| Information shown |
=====

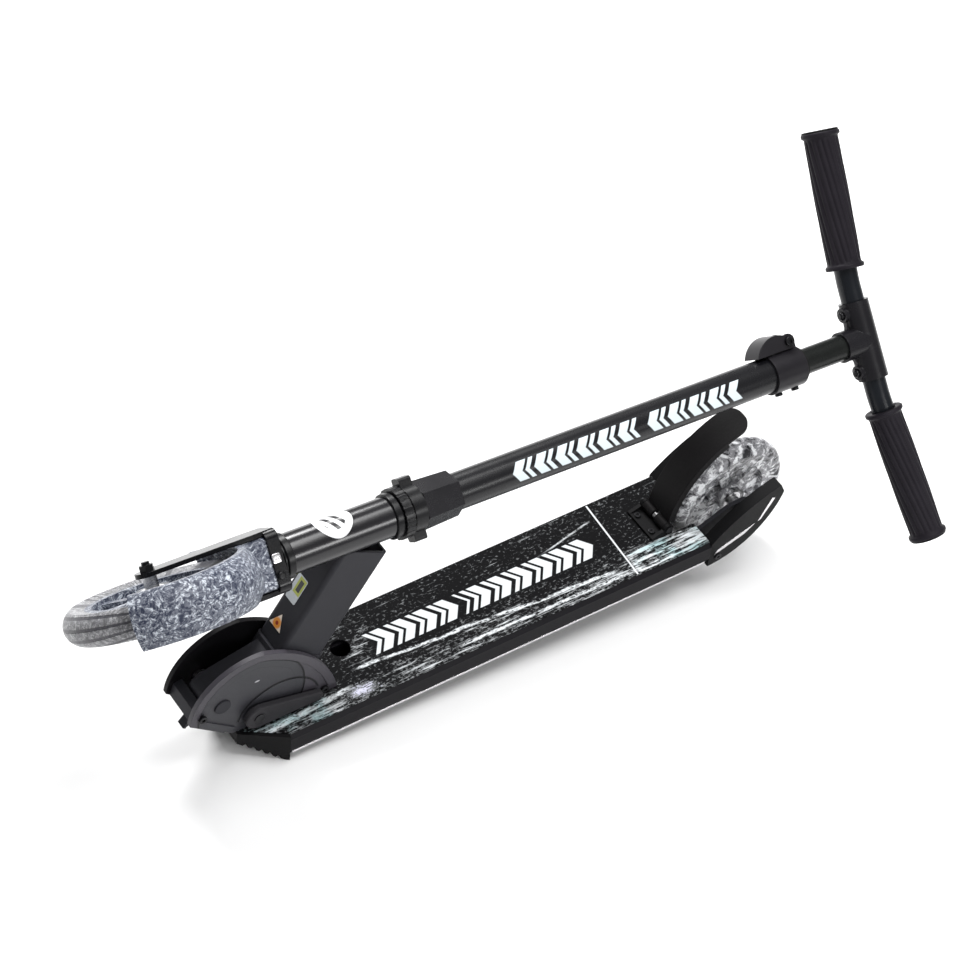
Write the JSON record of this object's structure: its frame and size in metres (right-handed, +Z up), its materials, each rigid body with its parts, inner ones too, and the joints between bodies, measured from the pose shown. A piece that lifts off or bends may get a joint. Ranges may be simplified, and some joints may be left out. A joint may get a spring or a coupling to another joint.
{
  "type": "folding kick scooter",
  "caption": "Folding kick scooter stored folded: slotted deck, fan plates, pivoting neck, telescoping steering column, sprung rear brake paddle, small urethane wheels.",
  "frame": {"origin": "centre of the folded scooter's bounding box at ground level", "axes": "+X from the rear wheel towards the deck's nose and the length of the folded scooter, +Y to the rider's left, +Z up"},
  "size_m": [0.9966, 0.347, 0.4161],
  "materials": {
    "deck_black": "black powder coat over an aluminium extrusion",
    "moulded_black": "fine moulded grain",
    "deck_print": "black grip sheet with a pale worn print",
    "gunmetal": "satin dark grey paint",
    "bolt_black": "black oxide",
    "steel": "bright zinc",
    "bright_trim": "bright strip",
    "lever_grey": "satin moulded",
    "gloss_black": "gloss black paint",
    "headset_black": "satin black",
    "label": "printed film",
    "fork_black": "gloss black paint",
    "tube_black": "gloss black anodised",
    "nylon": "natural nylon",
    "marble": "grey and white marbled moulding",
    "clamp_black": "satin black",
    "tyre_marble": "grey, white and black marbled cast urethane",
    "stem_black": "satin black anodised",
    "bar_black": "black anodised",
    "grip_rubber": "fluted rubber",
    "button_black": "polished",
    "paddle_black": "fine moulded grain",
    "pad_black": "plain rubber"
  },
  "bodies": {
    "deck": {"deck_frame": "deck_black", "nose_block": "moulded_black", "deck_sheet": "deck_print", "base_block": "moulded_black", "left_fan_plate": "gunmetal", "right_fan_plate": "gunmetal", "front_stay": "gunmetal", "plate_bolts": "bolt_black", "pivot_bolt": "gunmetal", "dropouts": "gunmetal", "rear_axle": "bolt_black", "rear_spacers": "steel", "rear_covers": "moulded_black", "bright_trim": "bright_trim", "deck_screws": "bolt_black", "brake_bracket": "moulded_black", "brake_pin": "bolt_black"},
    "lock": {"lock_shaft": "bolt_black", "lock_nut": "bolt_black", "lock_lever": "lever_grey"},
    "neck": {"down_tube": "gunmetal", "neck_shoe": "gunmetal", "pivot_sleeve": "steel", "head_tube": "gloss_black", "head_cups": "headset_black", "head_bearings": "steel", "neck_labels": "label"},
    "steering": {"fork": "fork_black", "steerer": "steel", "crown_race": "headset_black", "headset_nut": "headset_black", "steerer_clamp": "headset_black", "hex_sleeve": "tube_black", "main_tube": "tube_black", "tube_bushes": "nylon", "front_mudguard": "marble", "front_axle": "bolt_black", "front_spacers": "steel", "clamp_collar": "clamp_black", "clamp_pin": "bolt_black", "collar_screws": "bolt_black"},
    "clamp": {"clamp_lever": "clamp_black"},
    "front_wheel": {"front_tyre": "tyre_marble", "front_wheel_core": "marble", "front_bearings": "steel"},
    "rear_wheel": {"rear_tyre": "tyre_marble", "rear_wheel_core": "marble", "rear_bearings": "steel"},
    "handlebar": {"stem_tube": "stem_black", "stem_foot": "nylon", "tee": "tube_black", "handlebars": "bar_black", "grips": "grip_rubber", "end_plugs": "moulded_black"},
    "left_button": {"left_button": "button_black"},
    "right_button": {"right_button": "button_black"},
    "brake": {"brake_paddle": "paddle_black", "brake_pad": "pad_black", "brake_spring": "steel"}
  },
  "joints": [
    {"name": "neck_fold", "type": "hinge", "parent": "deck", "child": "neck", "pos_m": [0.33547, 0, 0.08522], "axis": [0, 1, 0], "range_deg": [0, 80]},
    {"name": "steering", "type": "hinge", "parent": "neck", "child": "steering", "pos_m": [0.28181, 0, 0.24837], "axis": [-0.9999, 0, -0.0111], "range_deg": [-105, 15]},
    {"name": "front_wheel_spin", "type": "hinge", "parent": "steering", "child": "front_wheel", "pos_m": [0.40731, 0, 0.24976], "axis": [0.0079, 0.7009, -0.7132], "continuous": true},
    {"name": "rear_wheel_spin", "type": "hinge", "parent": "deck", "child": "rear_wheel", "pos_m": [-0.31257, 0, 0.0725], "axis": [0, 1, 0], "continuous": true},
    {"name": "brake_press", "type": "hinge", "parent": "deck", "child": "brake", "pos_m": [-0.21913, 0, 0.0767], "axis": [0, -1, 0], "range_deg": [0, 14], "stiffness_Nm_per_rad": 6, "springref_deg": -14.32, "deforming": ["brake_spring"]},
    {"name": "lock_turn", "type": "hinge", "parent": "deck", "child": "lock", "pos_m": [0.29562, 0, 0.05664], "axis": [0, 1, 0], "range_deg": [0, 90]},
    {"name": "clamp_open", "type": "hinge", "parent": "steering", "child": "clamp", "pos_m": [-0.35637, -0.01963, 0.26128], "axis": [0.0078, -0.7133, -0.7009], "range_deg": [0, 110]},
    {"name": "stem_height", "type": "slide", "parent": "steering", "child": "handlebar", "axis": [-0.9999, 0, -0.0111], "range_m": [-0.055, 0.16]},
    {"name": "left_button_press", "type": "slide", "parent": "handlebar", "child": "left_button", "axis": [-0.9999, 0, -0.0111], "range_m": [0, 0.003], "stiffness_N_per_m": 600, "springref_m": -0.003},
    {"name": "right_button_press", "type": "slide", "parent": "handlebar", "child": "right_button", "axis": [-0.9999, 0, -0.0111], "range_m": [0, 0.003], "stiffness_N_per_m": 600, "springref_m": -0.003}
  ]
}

=====

| Task directions |
Restate the data above word for word.

| Task output |
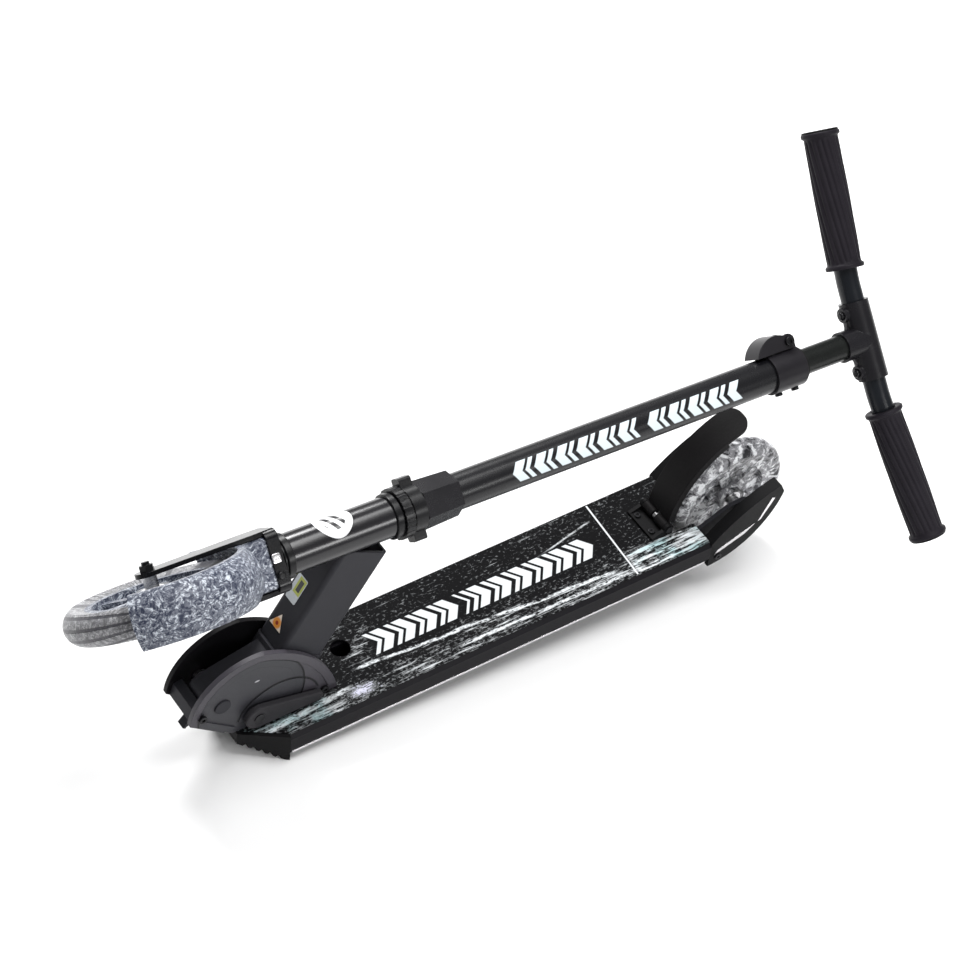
Write the JSON record of this object's structure: its frame and size in metres (right-handed, +Z up), its materials, each rigid body with its parts, inner ones too, and the joints between bodies, measured from the pose shown. A piece that lifts off or bends may get a joint. Ranges may be simplified, and some joints may be left out. A joint may get a spring or a coupling to another joint.
{
  "type": "folding kick scooter",
  "caption": "Folding kick scooter stored folded: slotted deck, fan plates, pivoting neck, telescoping steering column, sprung rear brake paddle, small urethane wheels.",
  "frame": {"origin": "centre of the folded scooter's bounding box at ground level", "axes": "+X from the rear wheel towards the deck's nose and the length of the folded scooter, +Y to the rider's left, +Z up"},
  "size_m": [0.9966, 0.347, 0.4161],
  "materials": {
    "deck_black": "black powder coat over an aluminium extrusion",
    "moulded_black": "fine moulded grain",
    "deck_print": "black grip sheet with a pale worn print",
    "gunmetal": "satin dark grey paint",
    "bolt_black": "black oxide",
    "steel": "bright zinc",
    "bright_trim": "bright strip",
    "lever_grey": "satin moulded",
    "gloss_black": "gloss black paint",
    "headset_black": "satin black",
    "label": "printed film",
    "fork_black": "gloss black paint",
    "tube_black": "gloss black anodised",
    "nylon": "natural nylon",
    "marble": "grey and white marbled moulding",
    "clamp_black": "satin black",
    "tyre_marble": "grey, white and black marbled cast urethane",
    "stem_black": "satin black anodised",
    "bar_black": "black anodised",
    "grip_rubber": "fluted rubber",
    "button_black": "polished",
    "paddle_black": "fine moulded grain",
    "pad_black": "plain rubber"
  },
  "bodies": {
    "deck": {"deck_frame": "deck_black", "nose_block": "moulded_black", "deck_sheet": "deck_print", "base_block": "moulded_black", "left_fan_plate": "gunmetal", "right_fan_plate": "gunmetal", "front_stay": "gunmetal", "plate_bolts": "bolt_black", "pivot_bolt": "gunmetal", "dropouts": "gunmetal", "rear_axle": "bolt_black", "rear_spacers": "steel", "rear_covers": "moulded_black", "bright_trim": "bright_trim", "deck_screws": "bolt_black", "brake_bracket": "moulded_black", "brake_pin": "bolt_black"},
    "lock": {"lock_shaft": "bolt_black", "lock_nut": "bolt_black", "lock_lever": "lever_grey"},
    "neck": {"down_tube": "gunmetal", "neck_shoe": "gunmetal", "pivot_sleeve": "steel", "head_tube": "gloss_black", "head_cups": "headset_black", "head_bearings": "steel", "neck_labels": "label"},
    "steering": {"fork": "fork_black", "steerer": "steel", "crown_race": "headset_black", "headset_nut": "headset_black", "steerer_clamp": "headset_black", "hex_sleeve": "tube_black", "main_tube": "tube_black", "tube_bushes": "nylon", "front_mudguard": "marble", "front_axle": "bolt_black", "front_spacers": "steel", "clamp_collar": "clamp_black", "clamp_pin": "bolt_black", "collar_screws": "bolt_black"},
    "clamp": {"clamp_lever": "clamp_black"},
    "front_wheel": {"front_tyre": "tyre_marble", "front_wheel_core": "marble", "front_bearings": "steel"},
    "rear_wheel": {"rear_tyre": "tyre_marble", "rear_wheel_core": "marble", "rear_bearings": "steel"},
    "handlebar": {"stem_tube": "stem_black", "stem_foot": "nylon", "tee": "tube_black", "handlebars": "bar_black", "grips": "grip_rubber", "end_plugs": "moulded_black"},
    "left_button": {"left_button": "button_black"},
    "right_button": {"right_button": "button_black"},
    "brake": {"brake_paddle": "paddle_black", "brake_pad": "pad_black", "brake_spring": "steel"}
  },
  "joints": [
    {"name": "neck_fold", "type": "hinge", "parent": "deck", "child": "neck", "pos_m": [0.33547, 0, 0.08522], "axis": [0, 1, 0], "range_deg": [0, 80]},
    {"name": "steering", "type": "hinge", "parent": "neck", "child": "steering", "pos_m": [0.28181, 0, 0.24837], "axis": [-0.9999, 0, -0.0111], "range_deg": [-105, 15]},
    {"name": "front_wheel_spin", "type": "hinge", "parent": "steering", "child": "front_wheel", "pos_m": [0.40731, 0, 0.24976], "axis": [0.0079, 0.7009, -0.7132], "continuous": true},
    {"name": "rear_wheel_spin", "type": "hinge", "parent": "deck", "child": "rear_wheel", "pos_m": [-0.31257, 0, 0.0725], "axis": [0, 1, 0], "continuous": true},
    {"name": "brake_press", "type": "hinge", "parent": "deck", "child": "brake", "pos_m": [-0.21913, 0, 0.0767], "axis": [0, -1, 0], "range_deg": [0, 14], "stiffness_Nm_per_rad": 6, "springref_deg": -14.32, "deforming": ["brake_spring"]},
    {"name": "lock_turn", "type": "hinge", "parent": "deck", "child": "lock", "pos_m": [0.29562, 0, 0.05664], "axis": [0, 1, 0], "range_deg": [0, 90]},
    {"name": "clamp_open", "type": "hinge", "parent": "steering", "child": "clamp", "pos_m": [-0.35637, -0.01963, 0.26128], "axis": [0.0078, -0.7133, -0.7009], "range_deg": [0, 110]},
    {"name": "stem_height", "type": "slide", "parent": "steering", "child": "handlebar", "axis": [-0.9999, 0, -0.0111], "range_m": [-0.055, 0.16]},
    {"name": "left_button_press", "type": "slide", "parent": "handlebar", "child": "left_button", "axis": [-0.9999, 0, -0.0111], "range_m": [0, 0.003], "stiffness_N_per_m": 600, "springref_m": -0.003},
    {"name": "right_button_press", "type": "slide", "parent": "handlebar", "child": "right_button", "axis": [-0.9999, 0, -0.0111], "range_m": [0, 0.003], "stiffness_N_per_m": 600, "springref_m": -0.003}
  ]
}